A República Democrática do Congo (RDC) coloca desafios tremendos à comunidade internacional. Do tamanho da Europa Ocidental e partilhando fronteiras com nove países, entre eles Angola, Sudão e Ruanda, a RDC foi palco de uma guerra pan-africana entre 1998 e 2002 que envolveu vários vizinhos - a mais sangrenta desde a II Guerra Mundial, com quatro milhões de mortos, sobretudo civis. As Nações Unidas têm na RDC a MONUC, a maior missão de manutenção da paz da história, com 17 000 efectivos. Mas o poder central continua inexistente em províncias inteiras, onde incontáveis milícias continuam a pilhar e a matar.

A ONU pediu à União Europeia que enviasse para a RDC uma força militar para reforçar a MONUC, durante as eleições que terão lugar em Junho ou Julho. O Conselho de Segurança já determinou o mandato.

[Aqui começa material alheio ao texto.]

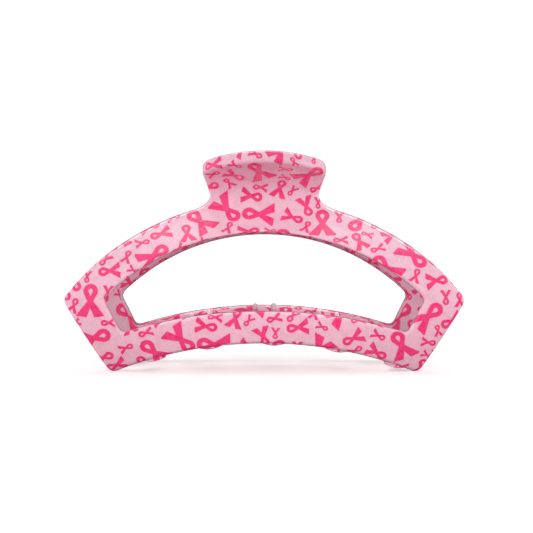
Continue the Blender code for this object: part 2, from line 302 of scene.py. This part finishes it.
def sheet():
    """The outer face of the front jaw as one open surface of quads."""
    bm = bmesh.new()
    outer, inner = outer_outline(), inner_outline()
    tab_us = neck_shares() + [1.0]
    tab_vs = [LAST_TAB_ROW * (i + 1) / (TAB_ROWS - 1) for i in range(TAB_ROWS - 1)] + [1.0]
    for side in (1, -1):
        rows = []
        for out_point, in_point in zip(outer, inner):
            shares = rows_between_rims((out_point - in_point).length, RING_ROWS)
            line = [in_point.lerp(out_point, t) for t in shares]
            rows.append([bm.verts.new(on_front_face(side * p.x, p.y)) for p in line])
        tab = []
        for column, u in enumerate(tab_us):
            line = [Vector((outer[column].x, outer[column].y))] + [tab_point(u, v) for v in tab_vs]
            tab.append([bm.verts.new(on_front_face(side * p.x, p.y)) for p in line])
        for grid in (rows, tab):
            for a, b in zip(grid, grid[1:]):
                for k in range(len(a) - 1):
                    corners = (a[k], b[k], b[k + 1], a[k + 1])
                    bm.faces.new(corners if side > 0 else corners[::-1])
    bmesh.ops.remove_doubles(bm, verts=bm.verts, dist=0.01)
    return bm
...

São eleições essenciais para viabilizar a transição de um país "governado" por senhores da guerra para uma ordem constitucional. Do sucesso desta transição depende a estabilidade de toda a África Central.

O que a ONU e o processo de transição na RDC exigem é uma missão que dissuada quaisquer forças políticas que, saindo derrotadas do processo eleitoral, tenham a tentação de mergulhar a RDC numa nova guerra civil.

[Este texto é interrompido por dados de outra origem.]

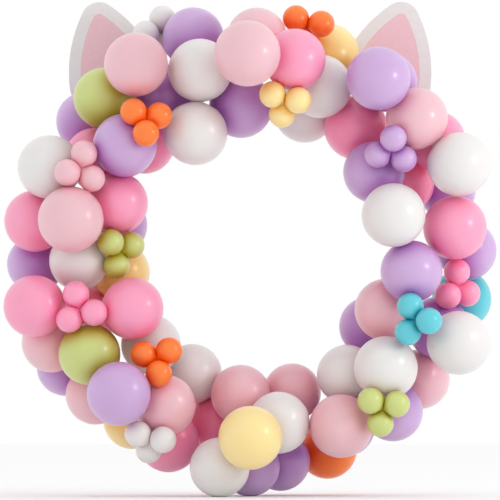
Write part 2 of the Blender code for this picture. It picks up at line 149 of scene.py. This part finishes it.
def blown_tree():
    """Geometry Nodes that turn a balloon from crown to neck, with its tail where it has one."""
    tree = bpy.data.node_groups.new("Blown balloon", "GeometryNodeTree")
    for name, kind, value in (
        ("Radius", "NodeSocketFloat", 0.0),
        ("Reach", "NodeSocketFloat", 0.0),
        ("Neck", "NodeSocketFloat", NECK),
        ("Tail", "NodeSocketFloat", 0.0),
        ("Lip", "NodeSocketFloat", LIP),
        ("Rings", "NodeSocketInt", PAIR_RINGS),
        ("Tail Rings", "NodeSocketInt", 0),
        ("Sides", "NodeSocketInt", PAIR_SIDES),
        ("Latex", "NodeSocketMaterial", None),
    ):
        socket = tree.interface.new_socket(name=name, in_out="INPUT", socket_type=kind)
        if value is not None:
            socket.default_value = value
    tree.interface.new_socket(name="Balloon", in_out="OUTPUT", socket_type="NodeSocketGeometry")
    nodes = tree.nodes
    given = nodes.new("NodeGroupInput").outputs

    def feed(socket, value):
        if isinstance(value, bpy.types.NodeSocket):
            tree.links.new(value, socket)
        else:
            socket.default_value = value

    def math_of(operation, *values):
        node = nodes.new("ShaderNodeMath")
        node.operation = operation
        for socket, value in zip(node.inputs, values):
            feed(socket, value)
        return node.outputs[0]

    index = nodes.new("GeometryNodeInputIndex").outputs[0]
    part = math_of("DIVIDE", index, given["Rings"])
    body_part = math_of("MINIMUM", part, 1.0)
    turn = math_of("MULTIPLY", body_part, math.pi)
    draw = nodes.new("ShaderNodeMapRange")
    draw.interpolation_type = "SMOOTHSTEP"
    feed(draw.inputs["Value"], body_part)
    feed(draw.inputs["From Min"], NECK_FROM)
    feed(draw.inputs["From Max"], 1.0)
    drawn = draw.outputs["Result"]
    longer = math_of("SUBTRACT", given["Reach"], given["Radius"])
    height = math_of("MULTIPLY", given["Radius"], math_of("COSINE", turn))
    height = math_of("SUBTRACT", height, math_of("MULTIPLY", longer, math_of("POWER", drawn, 2.0)))
    round_width = math_of("MULTIPLY", given["Radius"], math_of("SINE", turn))
    slim = math_of("SUBTRACT", 1.0, math_of("MULTIPLY", drawn, NECK_SLIM))
    width = math_of("ADD", math_of("MULTIPLY", round_width, slim), math_of("MULTIPLY", given["Neck"], drawn))

    past = math_of("SUBTRACT", index, given["Rings"])
    tail_part = math_of("MAXIMUM", math_of("DIVIDE", past, math_of("MAXIMUM", given["Tail Rings"], 1.0)), 0.0)
    height = math_of("SUBTRACT", height, math_of("MULTIPLY", given["Tail"], tail_part))
    flare = nodes.new("ShaderNodeFloatCurve")
    shape = flare.mapping.curves[0]
    shape.points[0].location = TAIL_PROFILE[0]
    shape.points[1].location = TAIL_PROFILE[-1]
    for place in TAIL_PROFILE[1:-1]:
        shape.points.new(*place)
    flare.mapping.update()
    feed(flare.inputs["Value"], tail_part)
    in_tail = math_of("GREATER_THAN", past, 0.5)
    tail_width = math_of("MULTIPLY", flare.outputs[0], given["Lip"])
    choose = nodes.new("GeometryNodeSwitch")
    choose.input_type = "FLOAT"
    feed(choose.inputs["Switch"], in_tail)
    feed(choose.inputs["False"], width)
    feed(choose.inputs["True"], tail_width)

    line = nodes.new("GeometryNodeMeshLine")
    count = math_of("ADD", math_of("ADD", given["Rings"], given["Tail Rings"]), 1.0)
    feed(line.inputs["Count"], count)
    place = nodes.new("ShaderNodeCombineXYZ")
    feed(place.inputs["Z"], height)
    keep_width = nodes.new("GeometryNodeStoreNamedAttribute")
    keep_width.data_type = "FLOAT"
    feed(keep_width.inputs["Name"], "width")
    feed(keep_width.inputs["Value"], choose.outputs[0])
    feed(keep_width.inputs["Geometry"], line.outputs["Mesh"])
    keep_part = nodes.new("GeometryNodeStoreNamedAttribute")
    keep_part.data_type = "FLOAT"
    feed(keep_part.inputs["Name"], "along")
    feed(keep_part.inputs["Value"], part)
    feed(keep_part.inputs["Geometry"], keep_width.outputs["Geometry"])
    move = nodes.new("GeometryNodeSetPosition")
    feed(move.inputs["Geometry"], keep_part.outputs["Geometry"])
    feed(move.inputs["Position"], place.outputs[0])
    path = nodes.new("GeometryNodeMeshToCurve")
    feed(path.inputs["Mesh"], move.outputs[0])
    width_again = nodes.new("GeometryNodeInputNamedAttribute")
    width_again.data_type = "FLOAT"
    feed(width_again.inputs["Name"], "width")
    ring = nodes.new("GeometryNodeCurvePrimitiveCircle")
    feed(ring.inputs["Resolution"], given["Sides"])
    feed(ring.inputs["Radius"], 1.0)
    skin = nodes.new("GeometryNodeCurveToMesh")
    feed(skin.inputs["Curve"], path.outputs[0])
    feed(skin.inputs["Scale"], width_again.outputs["Attribute"])
    feed(skin.inputs["Profile Curve"], ring.outputs[0])
    feed(skin.inputs["Fill Caps"], True)
    weld = nodes.new("GeometryNodeMergeByDistance")
    feed(weld.inputs["Geometry"], skin.outputs[0])
    feed(weld.inputs["Distance"], SKIN_WELD)
    soft = nodes.new("GeometryNodeSetShadeSmooth")
    feed(soft.inputs["Geometry"], weld.outputs[0])
    real = nodes.new("GeometryNodeRealizeInstances")
    feed(real.inputs["Geometry"], soft.outputs[0])
    paint = nodes.new("GeometryNodeSetMaterial")
    feed(paint.inputs["Geometry"], real.outputs[0])
    feed(paint.inputs["Material"], given["Latex"])
    out = nodes.new("NodeGroupOutput")
    feed(out.inputs["Balloon"], paint.outputs[0])
    return tree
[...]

E é aqui que começa um novo teste à Europa.

O conceito operacional em discussão entre os parceiros europeus prevê apenas 400 homens no terreno, em Kinshasa, e alguns no Gabão. A maior parte da reserva ficará na Europa. A pergunta que muitos fazem é simples: como é que cerca de 500 homens na região e talvez 800 na Europa podem servir de dissuasão num país da dimensão da RDC? Os soldados no terreno terão uma capacidade de resposta muito limitada e, em caso de ataque, arriscam-se a ser neutralizados. Convém lembrar o triste exemplo de Srebrenica: enviar para a RDC um destacamento anémico, sem capacidade de dissuasão, é muito perigoso. A missão será então de utilidade duvidosa. Resta esperar que não acabe por ser fatal - para os soldados europeus no terreno, para os congoleses que confiam na ajuda da Europa e para o futuro da Política Europeia de Segurança e Defesa (PESD).

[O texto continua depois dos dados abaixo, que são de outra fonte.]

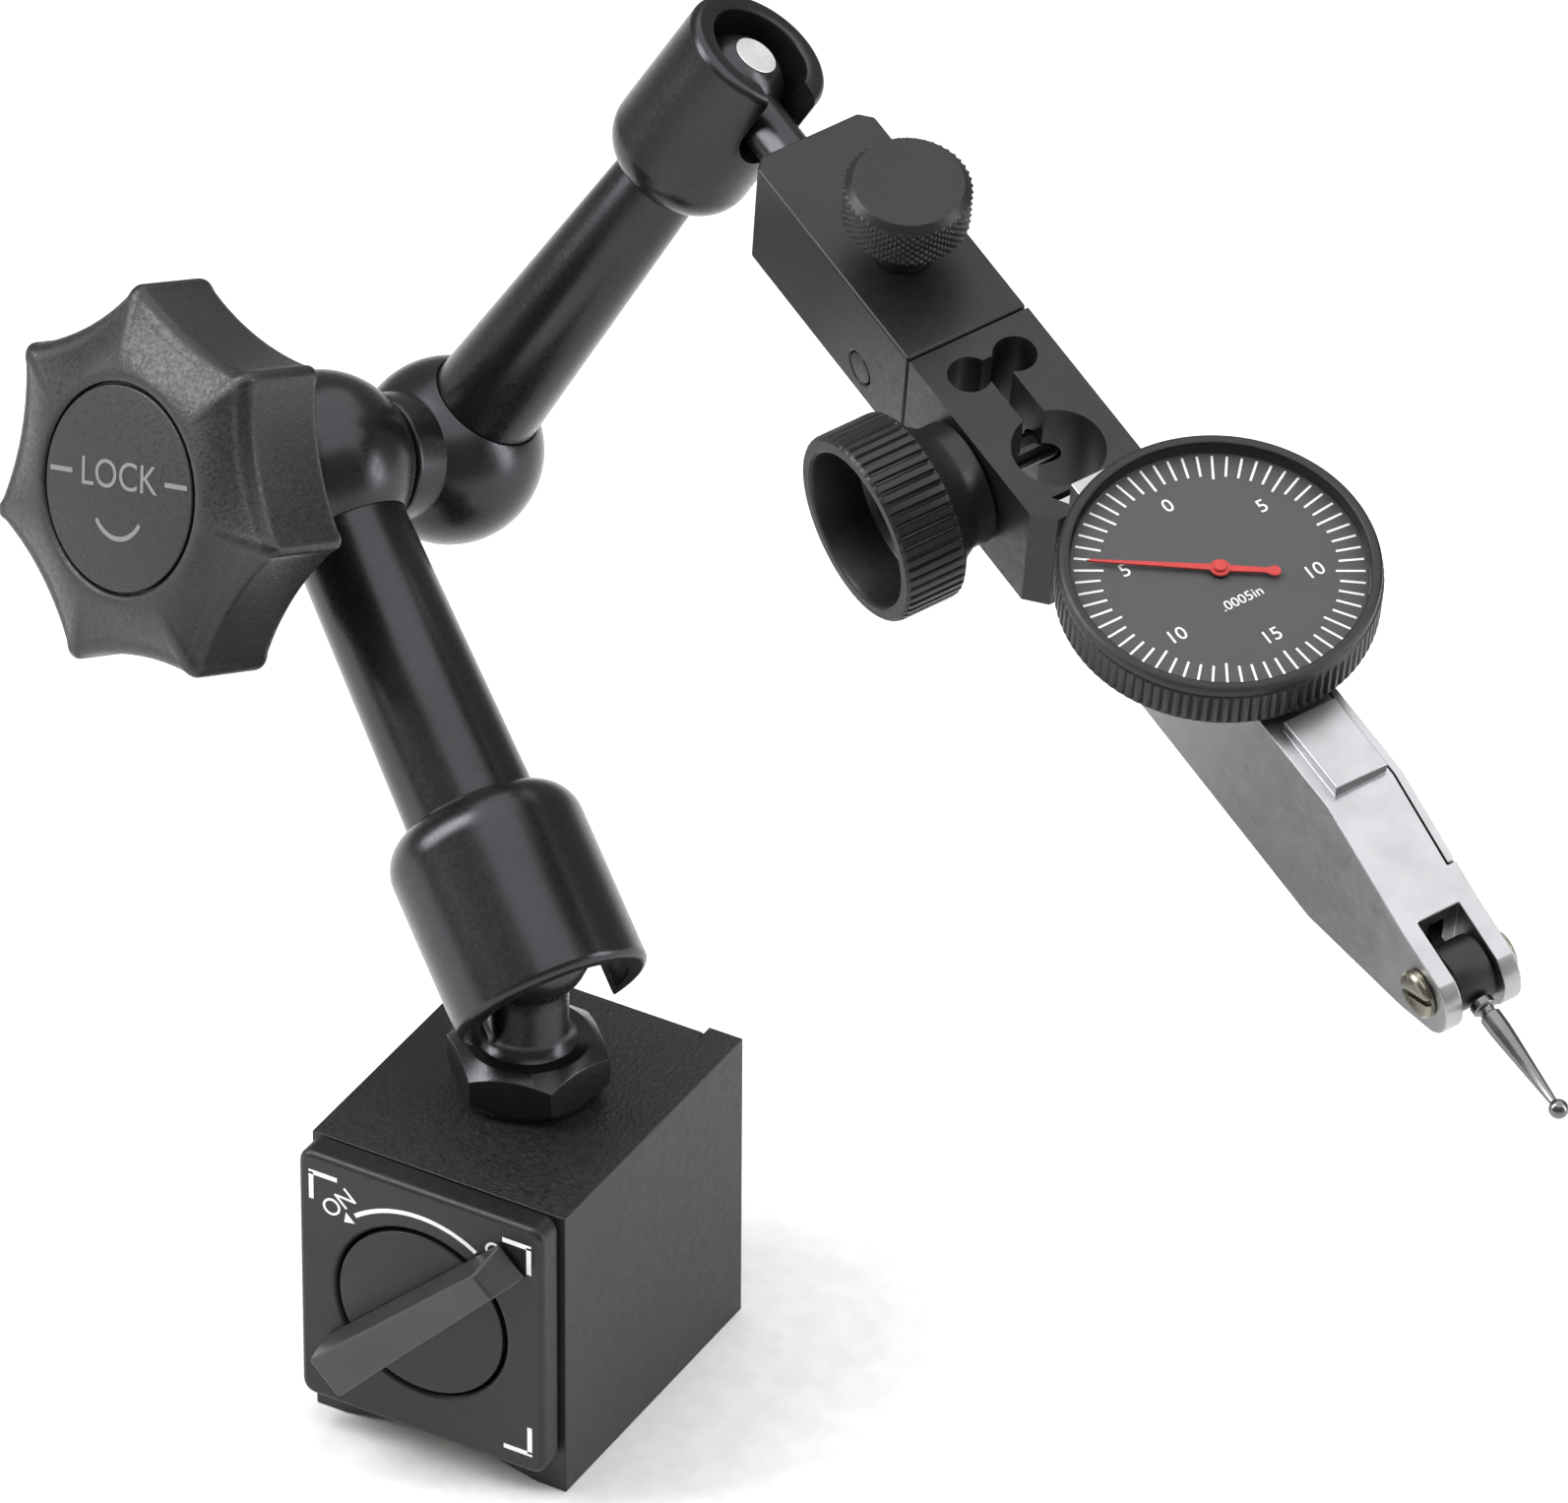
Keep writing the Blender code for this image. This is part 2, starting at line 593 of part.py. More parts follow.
def star(grow=0.0, points_per_lobe=6):
    """The knob's outline: lobes between round scallops, moved out or in by grow."""
    half = math.pi / KNOB_LOBES
    tip = (KNOB_TIP_RADIUS * math.cos(half), KNOB_TIP_RADIUS * math.sin(half))
    far = (tip[0] ** 2 + tip[1] ** 2 - KNOB_VALLEY_RADIUS ** 2) / (2 * (tip[0] - KNOB_VALLEY_RADIUS))
    bend = far - KNOB_VALLEY_RADIUS
    points = []
    for i in range(KNOB_LOBES * points_per_lobe):
        angle = 2 * math.pi * i / (KNOB_LOBES * points_per_lobe)
        from_valley = (angle % (2 * half)) - half
        reach = far * math.cos(from_valley) - math.sqrt(bend ** 2 - (far * math.sin(from_valley)) ** 2)
        reach += grow
        turn = angle + math.radians(KNOB_TIP_ANGLE)
        points.append((reach * math.cos(turn), reach * math.sin(turn)))
    return points


def ring_like(outline, radius):
    """A circle with a point at the same angle as each of the outline's points."""
    points = []
    for u, v in outline:
        reach = math.hypot(u, v)
        points.append((u / reach * radius, v / reach * radius))
    return points


def make_knob():
    outline = star()
    disc = KNOB_DISC_RADIUS + FIT
    rings = [
        (star(-3.0), KNOB_REAR), (star(-0.8), KNOB_REAR + 0.4), (outline, KNOB_REAR + 1.4),
        (outline, KNOB_RIM - 1.2), (star(-0.6), KNOB_RIM - 0.2), (star(-1.6), KNOB_RIM + 0.15),
        (ring_like(outline, disc + 0.8), KNOB_FACE), (ring_like(outline, disc), KNOB_FACE),
        (ring_like(outline, disc), KNOB_FACE - 1.0),
    ]
    knob = stacked("star_knob", rings, elbow_frame, PLASTIC)
    pocket = cylinder("insert_pocket", 4.9, KNOB_REAR - 1, 24.8, elbow_frame, PLASTIC)
    cut(knob, pocket)
    face = [(0, KNOB_FACE - 0.7), (KNOB_DISC_RADIUS, KNOB_FACE - 0.7), (KNOB_DISC_RADIUS, KNOB_FACE - 0.1),
        (0, KNOB_FACE - 0.1)]
    turned("knob_disc", face, elbow_frame, PLASTIC, segments=32)
    ring = BOLT_RADIUS + FIT
    insert = [(ring, KNOB_REAR), (4.6, KNOB_REAR), (4.6, 24.5), (ring, 24.5)]
    turned("knob_insert", insert, elbow_frame, BRASS, segments=24)


def make_upper_arm():
    shoulder = UPPER_CUP_RIM - UPPER_CUP_LENGTH
    cup("upper_cup", upper_frame, UPPER_CUP_RADIUS, UPPER_CUP_BORE, UPPER_CUP_RIM, shoulder, UPPER_LENGTH,
        UPPER_SLOT_WIDTH, UPPER_LENGTH + 0.2, 0, UPPER_TUBE_RADII[1] + FIT, ROD_BORE, -1)
    low = SOCKET_DEPTH + FIT
    tube("upper_tube", upper_frame, UPPER_TUBE_RADII, low, shoulder + 3.5 - FIT, ROD_BORE)
    seat_low = UPPER_LENGTH - 7.2
    inner = UPPER_BALL_RADIUS + 0.25
    seat = [(0, seat_low), (1.9, seat_low), (2.3, seat_low + 0.5)]
    seat += [(2.3, UPPER_LENGTH - math.sqrt(inner ** 2 - 2.3 ** 2))]
    seat += [(r, UPPER_LENGTH - (z - UPPER_LENGTH)) for r, z in sphere_arc(inner, 20, 0, 3, UPPER_LENGTH)]
    turned("upper_ball_seat", seat, upper_frame, BRASS, segments=20)
    rod = [(0, 5.1), (1.4, 5.1), (ROD_RADIUS, 6.2), (ROD_RADIUS, seat_low - FIT), (0, seat_low - FIT)]
    turned("upper_push_rod", rod, upper_frame, STEEL, segments=20)


# ---------------------------------------------------------------- head

def make_ball_stem():
    """Ball with a flat crown, and a stem along the bar's axis screwed into its rear face."""
    back = HEAD_BALL[0]
    neck = math.degrees(math.asin(STEM_RADIUS / UPPER_BALL_RADIUS))
    profile = [(0, back - UPPER_BALL_RADIUS)] + [(r, back - (z - back)) for r, z in
               sphere_arc(UPPER_BALL_RADIUS, 12, 180 - neck, 8, back)]
    profile += [(STEM_RADIUS, BAR_REAR + 5.0), (0, BAR_REAR + 5.0)]
    turned("head_ball_stem", profile, head_frame, SATIN_BLACK, "X", (0.0, BAR_MIDDLE), 20)


def side_outline(points):
    """(l, h) points as the (h, l) pairs that an outline across the bar takes."""
    return [(h, l) for l, h in points]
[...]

Enquanto a Europa não for capaz de mobilizar vontade política e recursos mínimos para contribuir de forma visível e eficaz para a estabilidade e a paz em África, não há ambições globais europeias que resistam.

Na RDC, pela experiência que os militares portugueses têm de Africa, incluindo da cooperação bilateral com Angola, Portugal pode prestar uma contribuição operacional de qualidade e valor específicos, numa missão cujo comando caberá à Alemanha. Mas, apesar de a imprensa internacional referir uma contribuição portuguesa na ordem dos 100 homens, os números anunciados na Assembleia da República desiludem. Se se confirma que Portugal não consegue mobilizar mais do que um avião C-130 e dois simpáticos cidadãos de uniforme para esta missão, então a tão apregoada lusa 'vocação africana' não passa de um patético mito.

Claro que a crónica falta de meios não explica tudo: convinha que em Lisboa governantes, parlamentares, diplomatas e militares realizassem que os EUA - e, logo, a NATO - não estão interessados na África Subsahariana. "It's your baby!" disseram em Washington sobre a RDC a Aldo Ajello, Representante da UE para a região dos Grandes Lagos.

Desenganem-se, portanto, aqueles que julgam que o fracasso da UE nesta região reverterá em favor da relação transatlântica. A credibilidade da Europa como actor global - dentro ou fora da NATO - depende do sucesso da PESD, em geral, e desta missão na RDC em particular.